Copenhagen's 'Notre Dame moment' as old bourse burns, loses spire

A general view of the old stock exchange. The historic stock exchange in the Danish capital Copenhagen is on fire. picture alliance / dpa
A general view of the old stock exchange. The historic stock exchange in the Danish capital Copenhagen is on fire. picture alliance / dpa

The Danish capital Copenhagen suffered its "Notre Dame moment" after the historic stock exchange, one of its oldest and most iconic buildings, was engulfed by a major fire on Tuesday, causing its spire to collapse into the flames.

Even hours after the fire broke out, smoke was still rising, flames were blazing and people were gathering at the site.

According to the fire brigade, the fire had already engulfed around half of the huge building by mid-morning. The fire has damaged supporting structures, the brigade said later, confirming that part of the 400-year-old building was badly burnt.

However, the emergency services said they did not initially expect the entire building to collapse.

Around 120 firefighters and around 60 volunteers from the armed forces were deployed, according to the Danish news agency Ritzau.

The building, known as Børsen in Danish, houses a large art collection, including the monumental 19th-century oil painting "From Copenhagen Stock Exchange" by PS Krøyer, which was carried away by several people.

The police announced on the social media platform X, formerly Twitter, that several streets and the area around the building had been cordoned off.

Danish Defence Minister Troels Lund Poulsen expressed his shock. "Terrible pictures from the Børsen. So sad. An iconic building that means a lot to all of us. Our own Notre Dame moment," he wrote, comparing the blaze to the one that severely damaged the famous Paris landmark five years ago.

Notre Dame Cathedral is expected to reopen in December after its reconstruction, with the spire restored.

King Frederik X wrote in a statement of a sad sight. "An important part of our architectural heritage was and still is in flames."

The striking Dragon Spire, which has now collapsed, has helped to shape the cityscape and define Copenhagen as the "City of Towers," the king said.

Danish Prime Minister Mette Frederiksen also expressed her dismay. "Terrible images we are seeing right now. A piece of Danish history in flames," Frederiksen wrote on Instagram.

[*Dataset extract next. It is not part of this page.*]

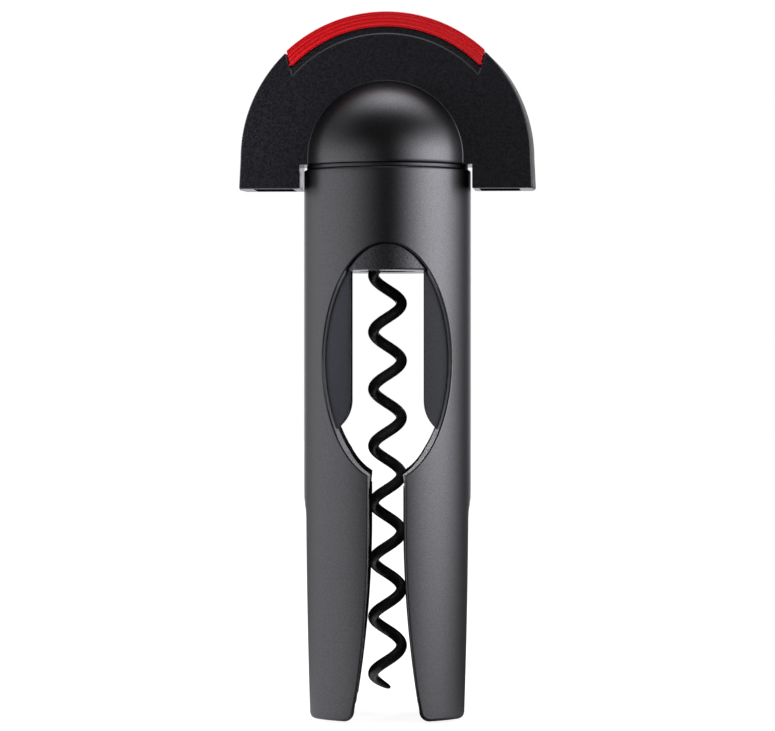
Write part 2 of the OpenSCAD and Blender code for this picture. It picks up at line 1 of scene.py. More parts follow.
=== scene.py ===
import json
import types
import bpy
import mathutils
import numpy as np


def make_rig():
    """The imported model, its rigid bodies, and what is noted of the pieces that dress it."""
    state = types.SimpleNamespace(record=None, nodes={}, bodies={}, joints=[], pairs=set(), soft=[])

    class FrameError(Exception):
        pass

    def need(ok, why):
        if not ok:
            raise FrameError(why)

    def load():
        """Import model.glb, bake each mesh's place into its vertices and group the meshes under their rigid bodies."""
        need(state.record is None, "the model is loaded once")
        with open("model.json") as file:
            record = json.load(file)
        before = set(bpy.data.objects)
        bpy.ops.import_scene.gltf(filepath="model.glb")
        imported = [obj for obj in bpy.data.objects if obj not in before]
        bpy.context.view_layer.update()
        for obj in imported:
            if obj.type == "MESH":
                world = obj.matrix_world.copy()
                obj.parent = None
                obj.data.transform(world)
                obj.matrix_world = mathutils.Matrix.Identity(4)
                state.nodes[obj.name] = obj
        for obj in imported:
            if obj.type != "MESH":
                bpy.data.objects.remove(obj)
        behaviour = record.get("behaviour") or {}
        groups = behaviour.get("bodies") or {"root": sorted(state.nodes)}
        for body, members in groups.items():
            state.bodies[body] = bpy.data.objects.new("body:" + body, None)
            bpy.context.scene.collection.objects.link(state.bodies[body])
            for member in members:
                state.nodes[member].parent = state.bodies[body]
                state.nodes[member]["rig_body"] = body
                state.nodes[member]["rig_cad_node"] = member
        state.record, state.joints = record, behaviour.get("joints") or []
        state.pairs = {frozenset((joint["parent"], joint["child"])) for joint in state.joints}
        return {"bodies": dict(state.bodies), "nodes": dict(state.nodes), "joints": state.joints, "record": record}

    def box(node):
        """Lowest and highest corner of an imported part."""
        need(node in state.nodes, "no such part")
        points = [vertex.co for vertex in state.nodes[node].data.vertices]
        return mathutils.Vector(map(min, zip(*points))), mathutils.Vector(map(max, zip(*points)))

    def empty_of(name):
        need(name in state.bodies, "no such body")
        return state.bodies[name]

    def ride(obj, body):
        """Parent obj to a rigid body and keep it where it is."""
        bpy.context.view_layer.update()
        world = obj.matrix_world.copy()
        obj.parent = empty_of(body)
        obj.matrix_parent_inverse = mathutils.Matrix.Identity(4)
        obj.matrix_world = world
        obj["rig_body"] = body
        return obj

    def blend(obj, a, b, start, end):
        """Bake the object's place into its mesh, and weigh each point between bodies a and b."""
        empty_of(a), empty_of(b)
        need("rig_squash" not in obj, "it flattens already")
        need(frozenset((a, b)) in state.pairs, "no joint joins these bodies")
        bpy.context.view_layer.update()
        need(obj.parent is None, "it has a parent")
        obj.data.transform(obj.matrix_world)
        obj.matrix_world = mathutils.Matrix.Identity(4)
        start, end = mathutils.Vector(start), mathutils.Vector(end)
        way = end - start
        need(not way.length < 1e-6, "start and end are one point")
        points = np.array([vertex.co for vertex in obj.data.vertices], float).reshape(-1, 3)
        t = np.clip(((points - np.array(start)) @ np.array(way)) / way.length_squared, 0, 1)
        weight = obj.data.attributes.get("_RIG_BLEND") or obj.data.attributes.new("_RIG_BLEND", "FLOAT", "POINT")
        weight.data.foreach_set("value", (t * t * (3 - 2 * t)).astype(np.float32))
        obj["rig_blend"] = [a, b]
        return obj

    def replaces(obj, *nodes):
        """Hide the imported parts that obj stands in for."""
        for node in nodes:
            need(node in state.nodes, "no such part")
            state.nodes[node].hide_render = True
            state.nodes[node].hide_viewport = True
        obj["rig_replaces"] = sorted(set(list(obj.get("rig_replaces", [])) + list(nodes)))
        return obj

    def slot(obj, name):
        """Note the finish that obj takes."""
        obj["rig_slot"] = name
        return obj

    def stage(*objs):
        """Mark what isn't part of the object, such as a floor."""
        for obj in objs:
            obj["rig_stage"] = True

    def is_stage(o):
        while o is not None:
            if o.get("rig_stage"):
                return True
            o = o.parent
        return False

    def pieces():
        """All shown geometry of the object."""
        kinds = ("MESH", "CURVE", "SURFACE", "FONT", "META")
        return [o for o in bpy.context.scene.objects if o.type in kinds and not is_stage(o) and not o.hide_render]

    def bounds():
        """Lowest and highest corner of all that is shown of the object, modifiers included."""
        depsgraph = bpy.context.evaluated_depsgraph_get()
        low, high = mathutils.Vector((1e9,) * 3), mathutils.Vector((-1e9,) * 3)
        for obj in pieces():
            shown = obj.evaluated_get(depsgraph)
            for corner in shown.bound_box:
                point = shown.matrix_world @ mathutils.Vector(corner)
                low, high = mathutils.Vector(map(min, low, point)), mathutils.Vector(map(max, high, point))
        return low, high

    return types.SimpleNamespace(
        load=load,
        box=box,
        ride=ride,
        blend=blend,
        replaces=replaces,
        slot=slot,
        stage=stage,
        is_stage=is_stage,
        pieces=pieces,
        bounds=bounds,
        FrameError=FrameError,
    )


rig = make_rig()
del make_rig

bl_info = {
    "name": "Self-pulling corkscrew",
    "version": (1, 0, 0),
    "blender": (4, 5, 0),
    "location": "View3D > Sidebar > Corkscrew",
    "description": "Builds the visible pieces of a corkscrew round its packed CAD frame",
    "category": "Add Mesh",
}

import json
import math
import sys

import bmesh
import bpy
import numpy as np
from bpy.props import FloatProperty, FloatVectorProperty, PointerProperty

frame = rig.load()
CAD_BOX = [list(corner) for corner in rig.bounds()]

DEG = math.pi / 180


def reach(node, axis):
    """Highest coordinate of a packed node along an axis, to a tenth of a millimetre."""
    return round(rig.box(node)[1][axis] * 1000, 1)


# Sizes in millimetres, as in the part's source. HANDLE_R is 0.2 less than there, because the rim's draft
# adds to it, and GRIP_R is 0.01 less. LEG_TOP is the top of the gap between the legs and the tube.
TUBE_R = reach("frame_shell", 1)
TUBE_TOP = reach("frame_shell", 2)
TUBE_IN = 17.4
WINDOW = (14.7, 27.3, 83.1)  # half width, half height and middle's height
SLOT_X = 4.05
FOOT_X = 7.5
FLARE_TOP = 45.0
FOOT_CORNER = 2.4
LEG_IN = 16.4
FLAT_H = 47.0
FLAT_OUT_H = 6.0
LEG_TOP = 61.9
WALL_Z = (54.0, 104.3)  # heights between which the window's walls are bare and lean in
SLEEVE_R = 17.35
SLEEVE_FLOOR = 104.2
SEAT = 129.0
DOME_Z = 130.5
HANDLE_R = 34.0
GRIP_R = 34.19
HANDLE_Y = 7.5
ARM_X = 20.25
ARM_FOOT = 123.4
HANDLE_TURN = -3.4
PAD_TURN = -0.7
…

"The stock exchange is one of Copenhagen's most iconic buildings. A symbol of 400 years of business history in Denmark. Irreplaceable cultural heritage. It hurts to see," Frederiksen wrote.

At the same time, the prime minister thanked the fire brigade, police and everyone "who bravely fought the fire."

"I will do everything I can to ensure that the Dragon Spire once again towers over Copenhagen as a symbol of Denmark's strong history as a trading nation," Danish Culture Minister Jakob Engel-Schmidt wrote on X.

The cause of the fire was initially unclear.

The Dutch Renaissance-style building was completed in 1625 with a 56-metre-high spire featuring four intertwined dragon tails and is one of the oldest buildings in Copenhagen. The spire is a symbol of the city.

Located on the eastern tip of the island of Slotsholmen on the Holmens Canal opposite the National Bank of Denmark, it is a major tourist attraction.

Today it houses the Chamber of Commerce, which also owns the building.

It is currently being restored and is therefore covered in scaffolding. The restoration was intended to correct an improper renovation of the building in the 19th century and restore the façade to its original appearance.

The Provianthuset, a wing of Christiansborg Palace where several MPs and journalists have offices, was also evacuated in the morning due to the fire.

The palace itself houses Denmark's parliament. Meetings in the parliamentary chamber and committee rooms were initially scheduled to take place as planned.

However the Copenhagen police said the Ministry of Finance buildings would be evacuated.